Embed safety by designing for oversight—human-in-the-loop protocols, anomaly detection, graceful failsafes—and integrate AI into incident response with bypass mechanisms and forensics. Practical steps include encryption for OT data, regular model updates, alignment with NIST and IEC standards, and dashboards merging AI insights with human-machine interfaces.
For vendors, provide software bills of materials, data sovereignty controls, and rollback support. Smaller entities should leverage shared platforms for testing and monitoring, ensuring all actions maintain operational continuity while documenting compliance evidence continuously.
Critical infrastructure operators adopting AI must prioritize these measures to shield OT environments, fostering resilience against cyber-physical threats while harnessing innovation.
Looking ahead, this US-Australia AI guidance sets a trajectory for mandatory AI safety certifications in OT, with emerging standards from ISO and IEC incorporating behavioral oversight and semantic threat mitigations. Organizations face rising exposure to AI-specific regulations, but early compliance positions them for competitive advantages in secure automation, as international harmonization accelerates and enforcement matures through joint exercises and audits.
FAQ
1. What are the four key principles in the US-Australia AI guidance for OT?
Ans: The principles are: understand AI risks and educate personnel; assess AI use cases and data security in OT; establish governance frameworks with continuous testing; and embed safety practices with oversight and incident response integration.
2. How does this guidance affect critical infrastructure operators in the US?
Ans: Operators must create AI-specific risk registers, demand vendor transparency, implement human oversight, and align with CISA directives, facing potential audits and penalties for non-compliance in sectors like energy and water.
3. What risks does AI introduce to OT environments according to the guidance?
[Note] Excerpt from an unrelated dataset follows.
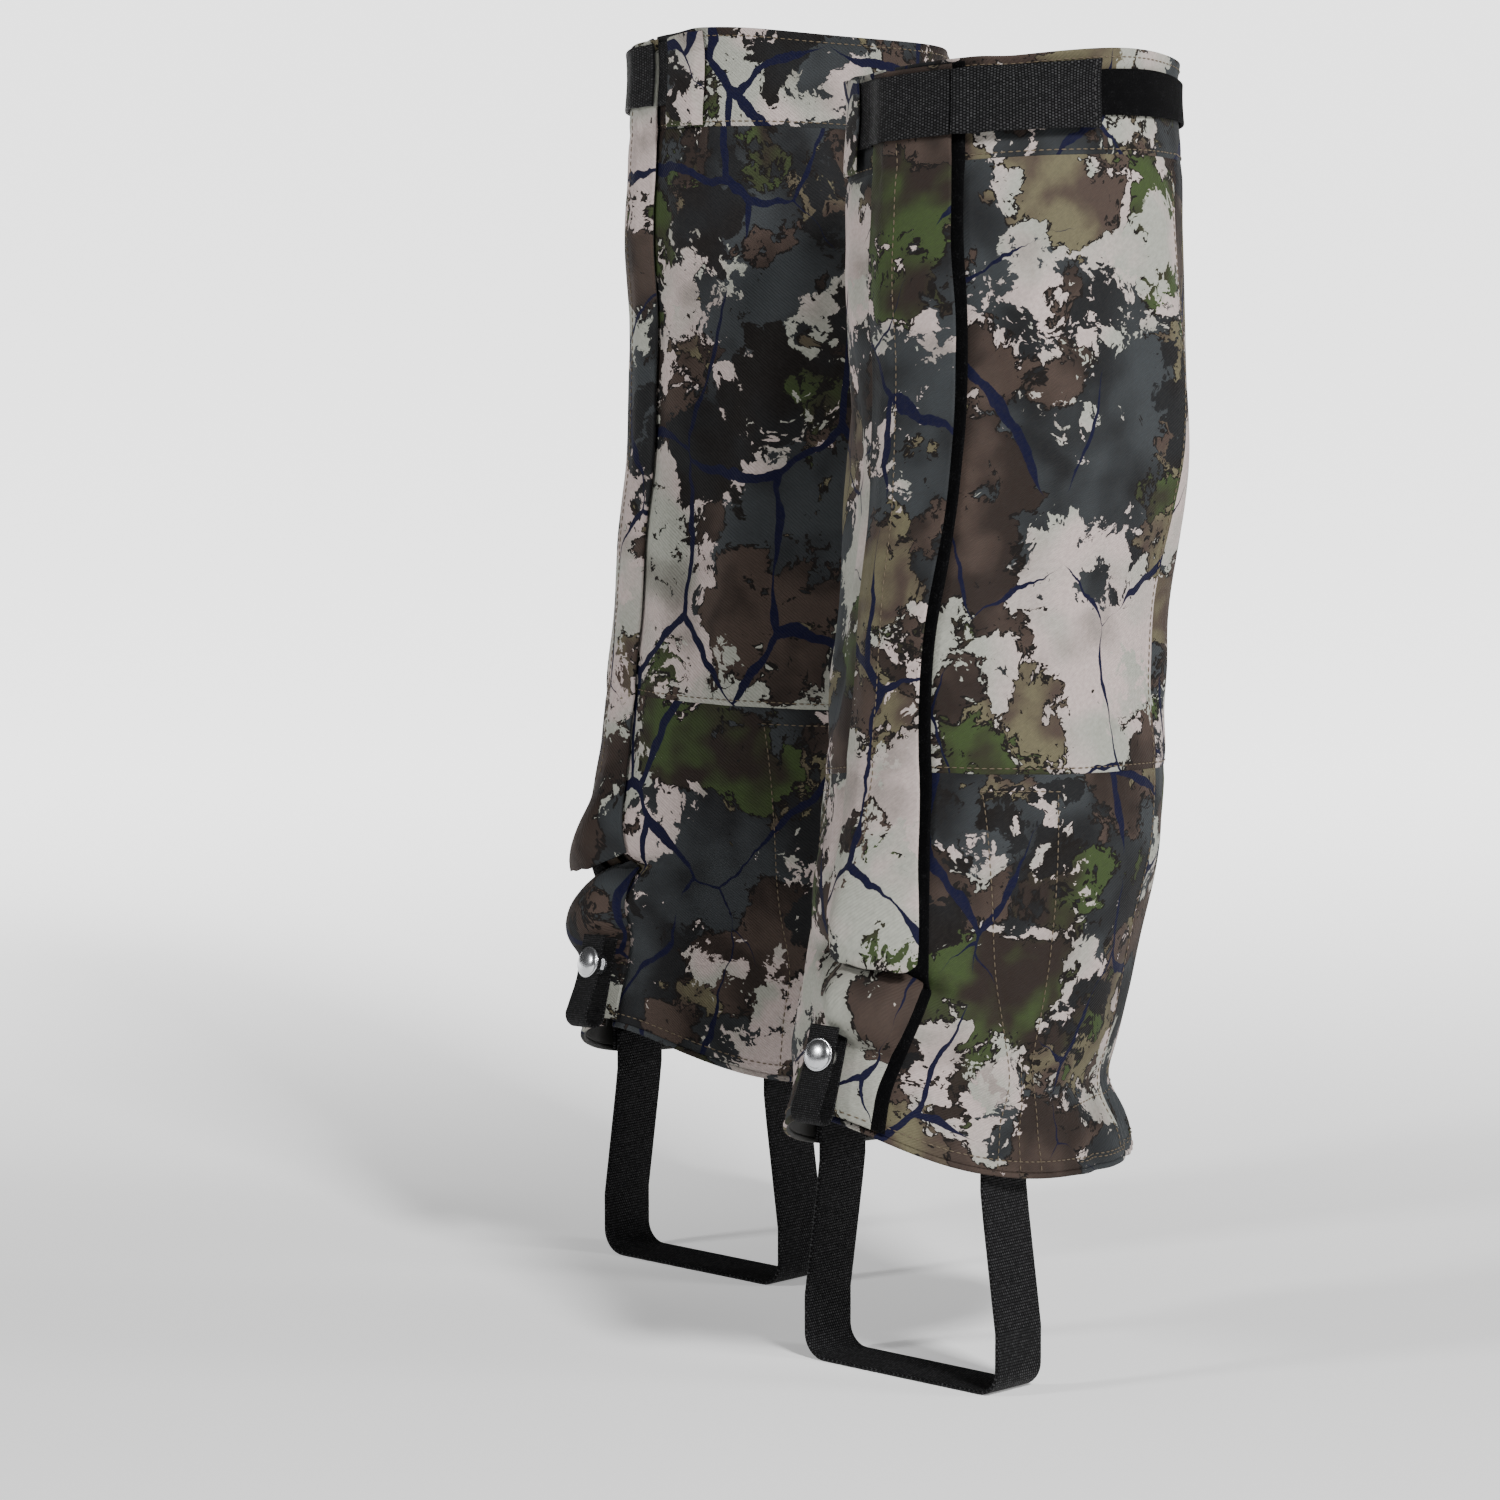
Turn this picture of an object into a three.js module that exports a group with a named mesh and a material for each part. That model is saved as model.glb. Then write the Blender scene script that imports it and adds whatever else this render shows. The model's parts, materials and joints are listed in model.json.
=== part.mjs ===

Ans: Risks include data poisoning, model drift, opaque decision-making, supply chain vulnerabilities, and integration challenges like latency, potentially leading to safety failures in physical control systems.
4. Do vendors need to change how they supply AI-enabled OT devices?
Ans: Yes, vendors must provide transparency on AI functionality, supply chains, data policies, and support features like model validation, encryption, and rollback to meet operator expectations.
5. How can small OT operators comply without large budgets?
Ans: Leverage shared services, digital twins for testing, automated compliance tools, federal training resources from CISA, and prioritize architectural separation using outbound data to cloud AI systems.
6. Is this guidance legally binding?
Ans: It provides authoritative best practices that inform enforceable directives under existing laws like the Security of Critical Infrastructure Act in Australia and CISA authorities in the US, with non-compliance risking fines or mandates.